Как бы то ни было, наше тревожное время желает видеть в искусстве диких племён не только выражение иного мира, но также выражение тех глубинных монстров подсознательного[408], которых тонкой сетью выуживает психоанализ, а динамитом – политику и войну. Так же, как китайцы и «добрые дикари» XVIII века, появляются предшественники искусства Западной Европы, когда их востребуют. Однако Жан-Жак Руссо вовсе не собирался становиться таитянином, Дидро – китайцем, а Монтескьё[409] – персом; они стремились взять себе в помощники хитрость и прозорливость воображаемых чужестранцев; они хотели, чтобы те поставили под сомнение цивилизацию не ради того, чтобы её разрушить, а для того, чтобы её выстроить.

Не следует легкомысленно относиться к этим предвестникам, которые подготовили столь многое, в том числе и Революцию; уточним, однако, послание их продолжателей. Доля бессознательного у них не опаснее в той мере, в которой европейская цивилизация находится под угрозой (прежде всего, по собственной вине), нежели в той мере, в которой западная цивилизация всё ещё покоряет мир, ибо даже если их присутствие означало начало агонии, оно, возможно, означало также быстрые шаги на пути к победе: американские солдаты, танцующие под джаз, не приняли культ вуду[410]. Мы ведь восхищаемся ацтекскими изображениями, кстати, запятнанными кровью, не по количеству украшающих их мёртвых голов. Индии с давних пор известна сексуальная и погребальная техника, а барельеф «Поцелуя» в Эллоре, «Пляски смерти» выражают ярче погружение в бессознательное, чем «пляски» тибетских флажков[411]; однако «Танец смерти» для нас – космический, благодаря присущей ему специфической манере; когда же он её утрачивает, то становится столь же бессодержательным, как иезуитский святой. Подобно великим идолам, Шива отвечает тайному зову, интегрируя его с космосом, так как те, кто незнаком с индуизмом, не видят, что бог попирает карлика, и не признают в нём ни смерти, ни воскрешения. Любое произведение, чьи художественные достоинства нас покоряют, связывает с людьми выражаемую им глубинную психологию; оно свидетельствует о торжествующей доле человека, пусть даже человека зачарованного. И, может быть, нам следует, наконец, разобраться, имеет ли эта глубинная психология иное значение, кроме того, что позволяет глубже аргументировать человеческое самосознание.

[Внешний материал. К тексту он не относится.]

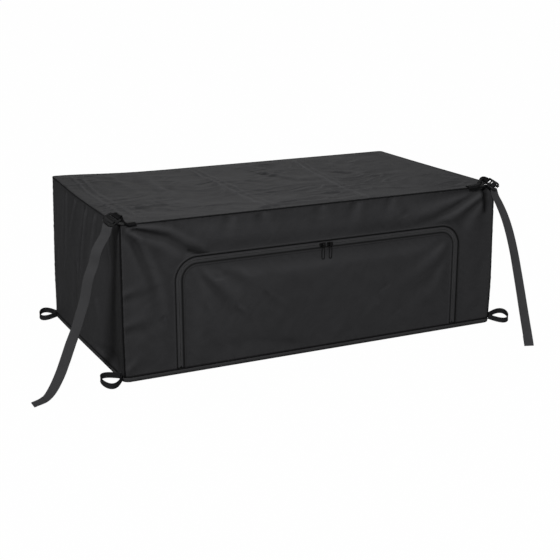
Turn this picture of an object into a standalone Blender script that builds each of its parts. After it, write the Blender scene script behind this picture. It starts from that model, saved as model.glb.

Примерно сто лет назад, после серии проб и ошибок, началось великое обновление форм. С тех пор, как в Лувр и Британский музей попали первые романские и ассирийские скульптуры и, наконец, вызвавшие широкий интерес произведения искусства варваров и диких племён, все открытия, которые, казалось, могли бы привести к распаду западного стиля, словно соединились, чтобы укрепить его авторитет.

Делакруа и даже Мане, несмотря на то, что вносил последний в искусство, соперничали с манерой мастеров; соперничество стилей начинается с Сезанна. Он желает вновь обрести Пуссена, но Пуссен ничего не предвосхищал, в то время как Сезанн, соединявший готические планы с дорическим искусством, предвосхищает архитектуру XX века: какой иной стиль, если не Сезанна, согласуется со стилем небоскрёбов? В нём сходятся живопись и скульптура. Обновление, начавшееся с триумфа Мане, только наполовину затронуло скульптуру. Влияние художников, писавших кистью, их свобода иногда встречаются у Родена, и всегда – в скульптуре Дега; но если современное искусство искало предшественников среди мастеров, которые отказывались от иллюзии, то где оно находило свободу Рембрандта и Гойи в той мере, как у романских мастеров? Косвенное воздействие великих стилей в скульптуре способствовало рождению самой «живописной» живописи, которая когда-либо существовала; при этом обновление, спровоцированное такой живописью, высветило эти стили, а также то, что ранее им принесло монументальное искусство.